What is attractiveness? Despite an abundance of literature on this topic, very little (if any at all) is dedicated to describing what attractiveness is. Attractiveness is, in practice, how you are rated by others. More specifically, attractiveness is how your objective physical features are perceived by others. At the end of the day, when we want to measure attractiveness, it is a number given to you by other human beings.
In other words, you’re only as attractive as others think that you are. You don’t have attractiveness independent of their perceptions of you. It isn’t an objective quality that exists outside of the minds of other human beings, despite fairly high agreement on what is attractive, and despite attractiveness reflecting objective physical traits.
An implication here is that no one can be “wrong” about how attractive you are — especially not large groups of individuals. If most people rate you low then you’re unattractive (at least to most people). At the end of the day that is all there is to it. You are a rating in the minds of others.
Above is the famous meme chart from the OKCupid dataset showing female ratings of male photos. I have seen countless good minds ruined by this chart. A lot of people see it and think that it’s impossible — how can women rate most men as “below average?”
Some people confuse “average” in a colloquial sense with the mathematical average. We use “average” in common parlance to mean “neither attractive nor unattractive.” An average person is a “mid.” The mathematical average, on the other hand, is the sum of your terms divided by the number of your terms. Most values can be below average: this is actually quite common.
Can most men be unattractive? Yes. There is no rule, neither in statistics nor in the cosmos, that they cannot. Must attractiveness follow a normal distribution? Again, no. There is no rule in math nor the universe that says it must be so. This, too, has broken a lot of minds. The belief that attractiveness must be normally distributed just feels right to some people.

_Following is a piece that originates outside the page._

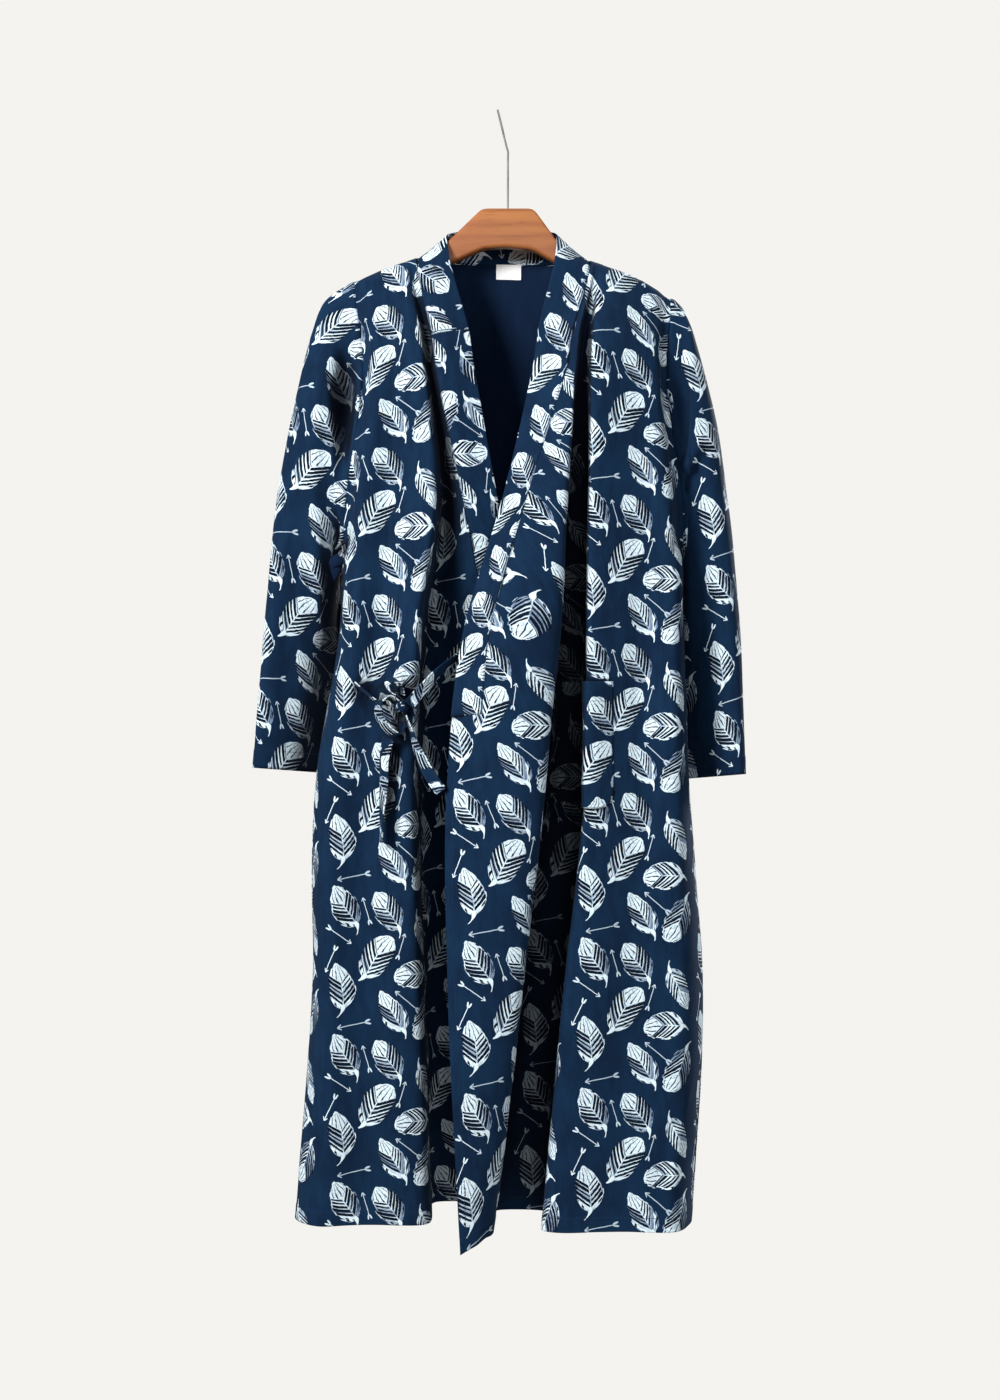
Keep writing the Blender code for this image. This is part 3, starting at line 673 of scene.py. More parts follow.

How would you know if attractiveness is normally distributed? What would you do if you wanted to test this? Remember what attractiveness is — the ratings given to you by other people. You would simply take a sample (like the OKCupid dataset) and look at the actual distribution.

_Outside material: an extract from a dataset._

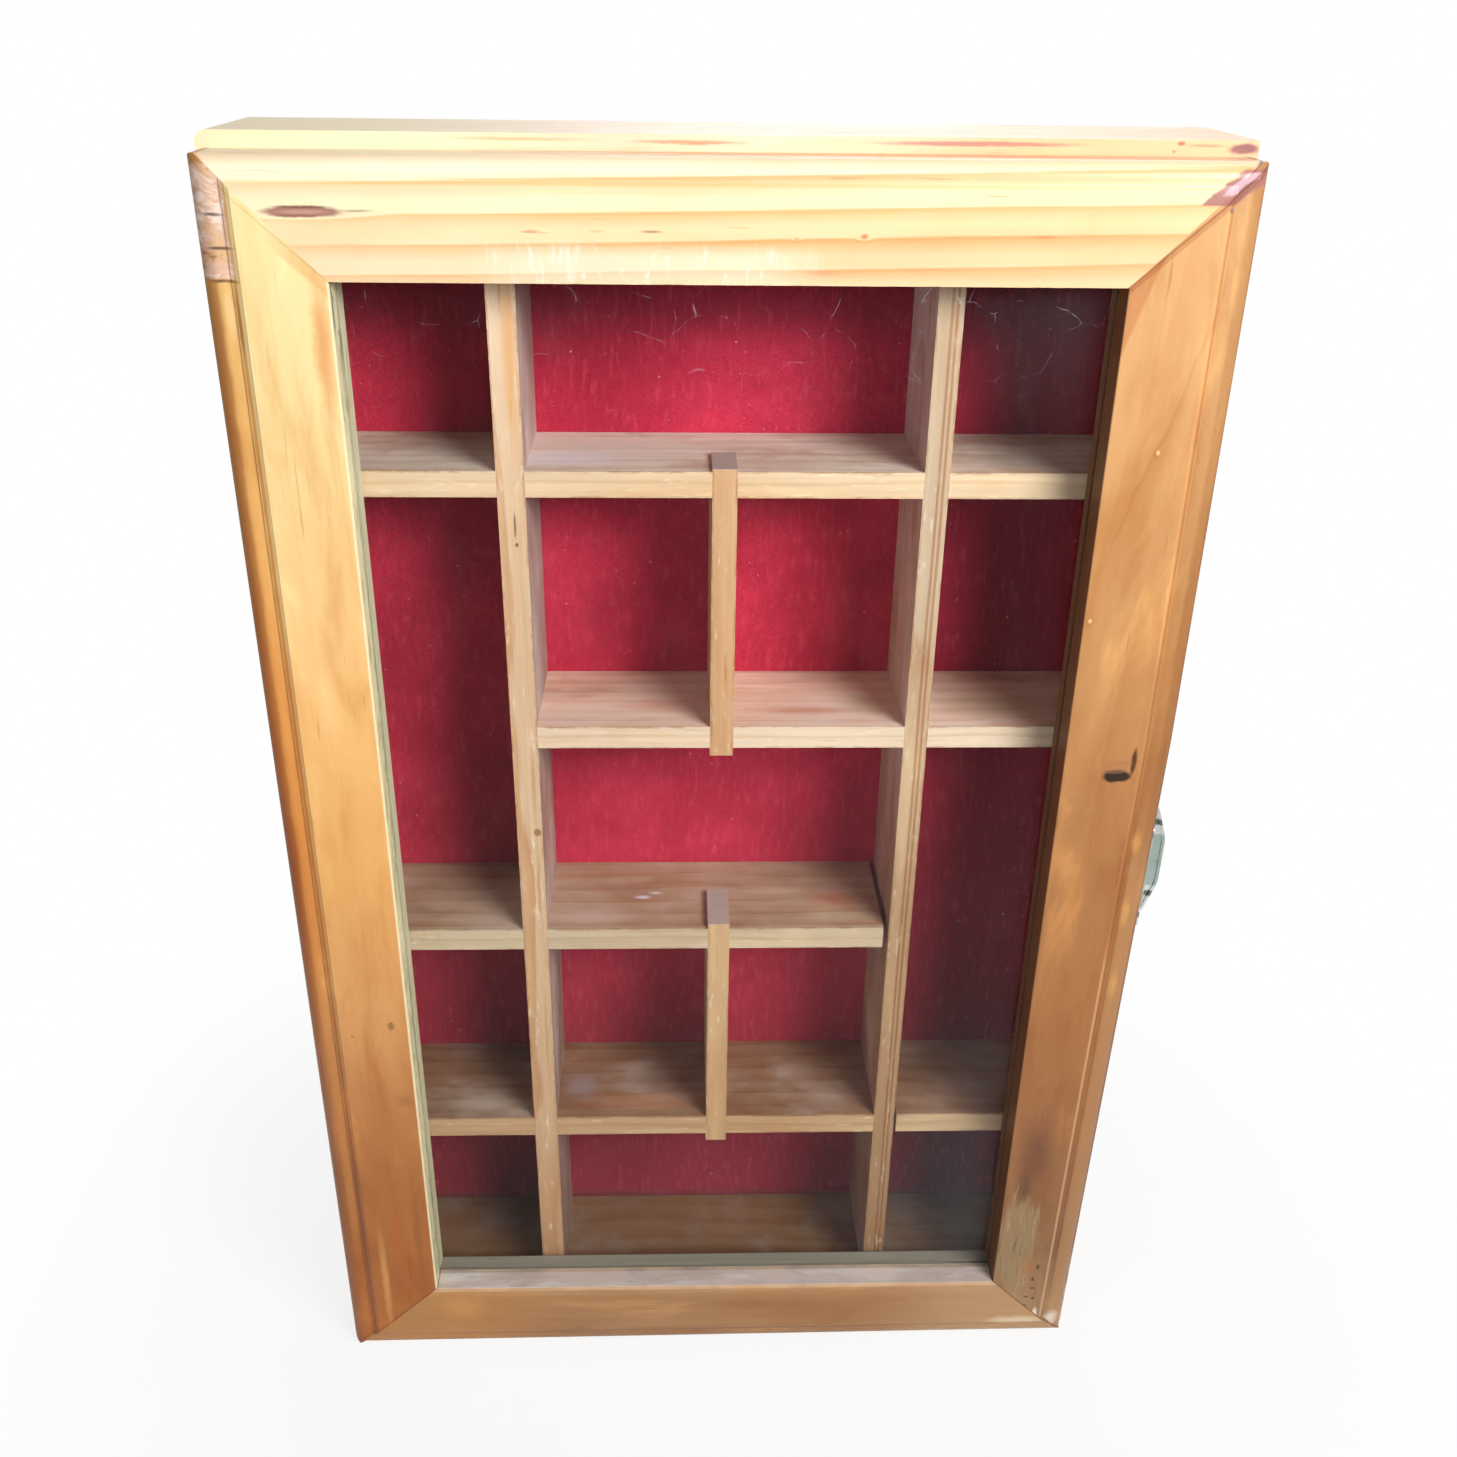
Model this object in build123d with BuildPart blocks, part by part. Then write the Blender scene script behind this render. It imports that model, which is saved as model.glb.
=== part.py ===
from build123d import *
from collections import namedtuple
import os

os.makedirs("parts", exist_ok=True)

# Case boards. The origin is on the case's underside, under the middle of the door's opening,
# and the front faces -Y. The case's head is worn round on the hinge side.
case_width = 302.8
case_height = 472.0
case_middle = 0.1
case_front = -25.3
case_round = 3.5
board = 20.0
floor_board = 22.0
rebate_depth = 8.0
panel_front = 22.3
panel_back = 25.3
panel_inset = 0.7
felt_front = 20.9
case_side_left = case_middle - case_width / 2
case_side_right = case_middle + case_width / 2
inner_left = case_side_left + board
inner_right = case_side_right - board
inner_top = case_height - board

# Compartment grid: dividers stand, shelves lie, and they halve into each other.
grid_front = -25.15
halving = -2.1
left_divider = (-72.5, -63.6)
right_divider = (62.6, 70.7)
shelf_a_z = (365.25, 373.7)
shelf_b_z = (275.8, 283.8)
shelf_c_z = (191.6, 200.3)
shelf_d_z = (101.45, 110.1)
shelf_c_short = 2.0
shelf_d_slack = 1.0
mullion_x = (-4.5, 3.5)
upper_tab_back = -6.15
lower_tab_back = -2.15
upper_tab_over = (3.0, 1.0)
lower_tab_over = (3.5, 2.0)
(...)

Somehow, despite seeing the actual distribution of attractiveness (this is what the chart shows), people continue to assert that attractiveness is normally distributed. “It must be so.” Yet, you can look at this dataset (and many others, as this is quite consistent) to see that it is not.
Another way this chart breaks minds is when the midpoint is labeled “average.” First, if you’re researching attractiveness you should avoid using the term “average” on your scale. “Average” means something, it’s a mathematical term, and the average face can also be an unattractive face (as seen in the OKCupid chart, the average is low in attractiveness).
This has also led people to claim that women “misidentify” what is average. “The women are wrong, we can’t all be unattractive!” However, OKCupid didn’t ask men and women to indicate if faces were close to the mathematical average in attractiveness. OKCupid asked men and women to rate facial attractiveness.
In fact, you probably don’t care if women can accurately identify an average face. You probably care if women find you attractive or not. But we’ll find out if women can identify an average face anyway.
Methodology & Results
I made a selection of seven male faces from the Chicago Face Database (Ma & Wittenbrink, 2015). The average rating of these faces was a 2.64 (the average across White male faces in the CFD was 2.98) on a 7-point Likert scale. At 2.64 on a 7-point scale this was also similar to the mathematically “average” face in the OKCupid dataset.
In other words, these faces represented the “average” male.
I collected a sample of 497 heterosexual raters (16% female) to rate these faces. I instructed participants not to think about if these faces were personally attractive to them, but rather to judge if they were more, less, or about as attractive as the typical man of the same age and ethnicity.
Here are the specific instructions that were given:
Important – try not to think if the face you see is personally attractive to you. Instead, think about how attractive this face is relative to other men of the same age and ethnicity. You can decide if the face is less attractive, about as attractive, or more attractive.
Instructions – looking at this face, is this man more, less, or about as attractive as the average man on the street (of the same age, sex, and ethnicity)?
Here are the results:
What stands out? The assessments made by men and women were quite similar. Despite being average faces, substantial percentages of men and women indicated that the faces were less attractive than the average man. Why?
I believe the answer is that we don’t recognize that the average man is facially unattractive. We operate with the implicit belief that average means “neither attractive nor unattractive.” When we see a face that is unattractive to us we assume that it is below average, rather than making the correct judgment (that the average male face is unattractive).
Is this really that surprising, though? The next time you walk into a room full of people ask yourself how many you find attractive. It’s highly unlikely that you’ll find 50% to be.
What’s the takeaway? We’re really bad at identifying what an average face is. We don’t walk around thinking of faces in the context of “this looks like most other faces.” We assess faces as attractive or not. We see faces that we don’t like and call them “below average” even when they are not. And men don’t seem to be any better at categorizing the average face than women are.